A Conflict-Aware Optimal Goal Assignment Algorithm for Multi-Robot Systems
Aakash, Indranil Saha
TL;DR
This work proposes an efficient conflict-guided method to compute the next best assignment and introduces two more optimizations to the algorithm -- first for avoiding the unconstrained path computations between robot-goal pairs wherever possible, and the second to prevent duplicate constrained path computations for multiple robot-goal pairs.
Abstract
The fundamental goal assignment problem for a multi-robot application aims to assign a unique goal to each robot while ensuring collision-free paths, minimizing the total movement cost. A plausible algorithmic solution to this NP-hard problem involves an iterative process that integrates a task planner to compute the goal assignment while ignoring the collision possibilities among the robots and a multi-agent path-finding algorithm to find the collision-free trajectories for a given assignment.
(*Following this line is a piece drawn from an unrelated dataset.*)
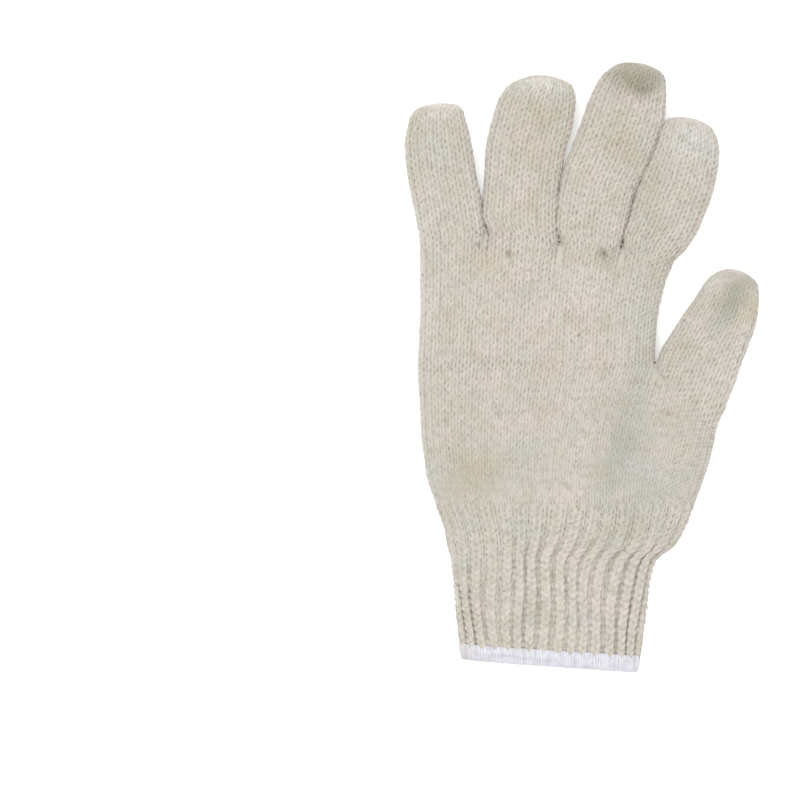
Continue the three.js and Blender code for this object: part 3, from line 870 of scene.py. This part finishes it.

This procedure involves a method for computing the next best assignment given the current best assignment. A naive way of computing the next best assignment, as done in the state-of-the-art solutions, becomes a roadblock to achieving scalability in solving the overall problem. To obviate this bottleneck, we propose an efficient conflict-guided method to compute the next best assignment. Additionally, we introduce two more optimizations to the algorithm -- first for avoiding the unconstrained path computations between robot-goal pairs wherever possible, and the second to prevent duplicate constrained path computations for multiple robot-goal pairs. We extensively evaluate our algorithm for up to a hundred robots on several benchmark workspaces. The results demonstrate that the proposed algorithm achieves nearly an order of magnitude speedup over the state-of-the-art algorithm, showcasing its efficacy in real-world scenarios.